The entire listing is to be repeated verbatim.

■ ■ ■ ■ ■

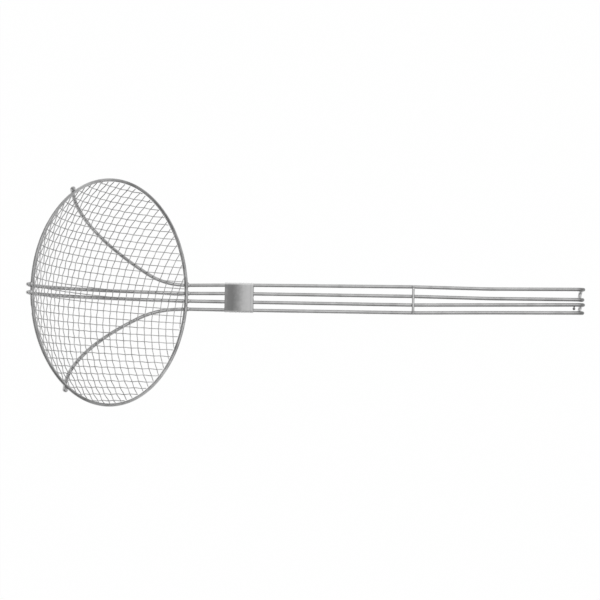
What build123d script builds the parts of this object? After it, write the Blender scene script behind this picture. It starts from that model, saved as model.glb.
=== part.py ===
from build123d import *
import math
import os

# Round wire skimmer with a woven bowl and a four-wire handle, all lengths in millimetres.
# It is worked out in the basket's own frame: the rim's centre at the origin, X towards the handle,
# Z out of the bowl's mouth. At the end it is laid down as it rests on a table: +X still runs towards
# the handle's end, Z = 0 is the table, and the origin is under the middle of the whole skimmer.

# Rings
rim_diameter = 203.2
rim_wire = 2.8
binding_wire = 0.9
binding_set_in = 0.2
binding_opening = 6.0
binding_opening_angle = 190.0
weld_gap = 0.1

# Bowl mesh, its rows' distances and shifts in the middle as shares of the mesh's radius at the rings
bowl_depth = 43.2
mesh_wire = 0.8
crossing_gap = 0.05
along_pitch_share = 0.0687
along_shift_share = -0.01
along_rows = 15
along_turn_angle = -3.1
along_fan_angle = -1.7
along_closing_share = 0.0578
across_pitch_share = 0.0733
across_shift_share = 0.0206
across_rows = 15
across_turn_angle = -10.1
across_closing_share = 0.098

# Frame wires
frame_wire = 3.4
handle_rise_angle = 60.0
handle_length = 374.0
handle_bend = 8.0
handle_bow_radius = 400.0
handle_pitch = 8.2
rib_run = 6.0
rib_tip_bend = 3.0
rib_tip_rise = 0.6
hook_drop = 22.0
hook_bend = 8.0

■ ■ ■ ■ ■

> **Solution below**:
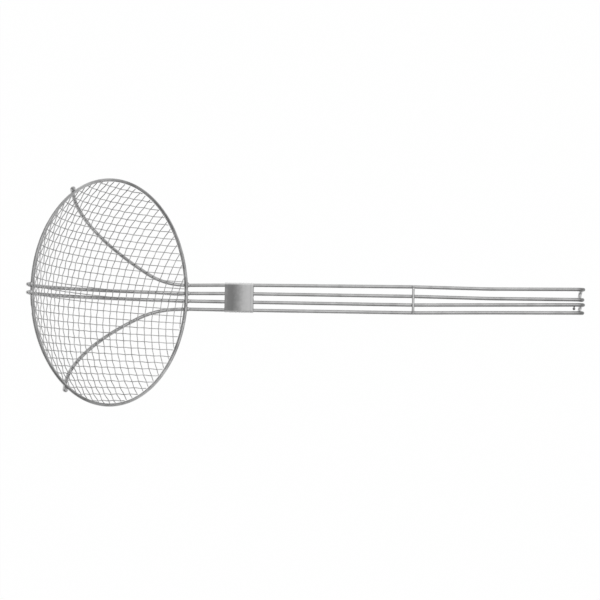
What build123d script builds the parts of this object? After it, write the Blender scene script behind this picture. It starts from that model, saved as model.glb.
=== part.py ===
from build123d import *
import math
import os

# Round wire skimmer with a woven bowl and a four-wire handle, all lengths in millimetres.
# It is worked out in the basket's own frame: the rim's centre at the origin, X towards the handle,
# Z out of the bowl's mouth. At the end it is laid down as it rests on a table: +X still runs towards
# the handle's end, Z = 0 is the table, and the origin is under the middle of the whole skimmer.

# Rings
rim_diameter = 203.2
rim_wire = 2.8
binding_wire = 0.9
binding_set_in = 0.2
binding_opening = 6.0
binding_opening_angle = 190.0
weld_gap = 0.1

# Bowl mesh, its rows' distances and shifts in the middle as shares of the mesh's radius at the rings
bowl_depth = 43.2
mesh_wire = 0.8
crossing_gap = 0.05
along_pitch_share = 0.0687
along_shift_share = -0.01
along_rows = 15
along_turn_angle = -3.1
along_fan_angle = -1.7
along_closing_share = 0.0578
across_pitch_share = 0.0733
across_shift_share = 0.0206
across_rows = 15
across_turn_angle = -10.1
across_closing_share = 0.098

# Frame wires
frame_wire = 3.4
handle_rise_angle = 60.0
handle_length = 374.0
handle_bend = 8.0
handle_bow_radius = 400.0
handle_pitch = 8.2
rib_run = 6.0
rib_tip_bend = 3.0
rib_tip_rise = 0.6
hook_drop = 22.0
hook_bend = 8.0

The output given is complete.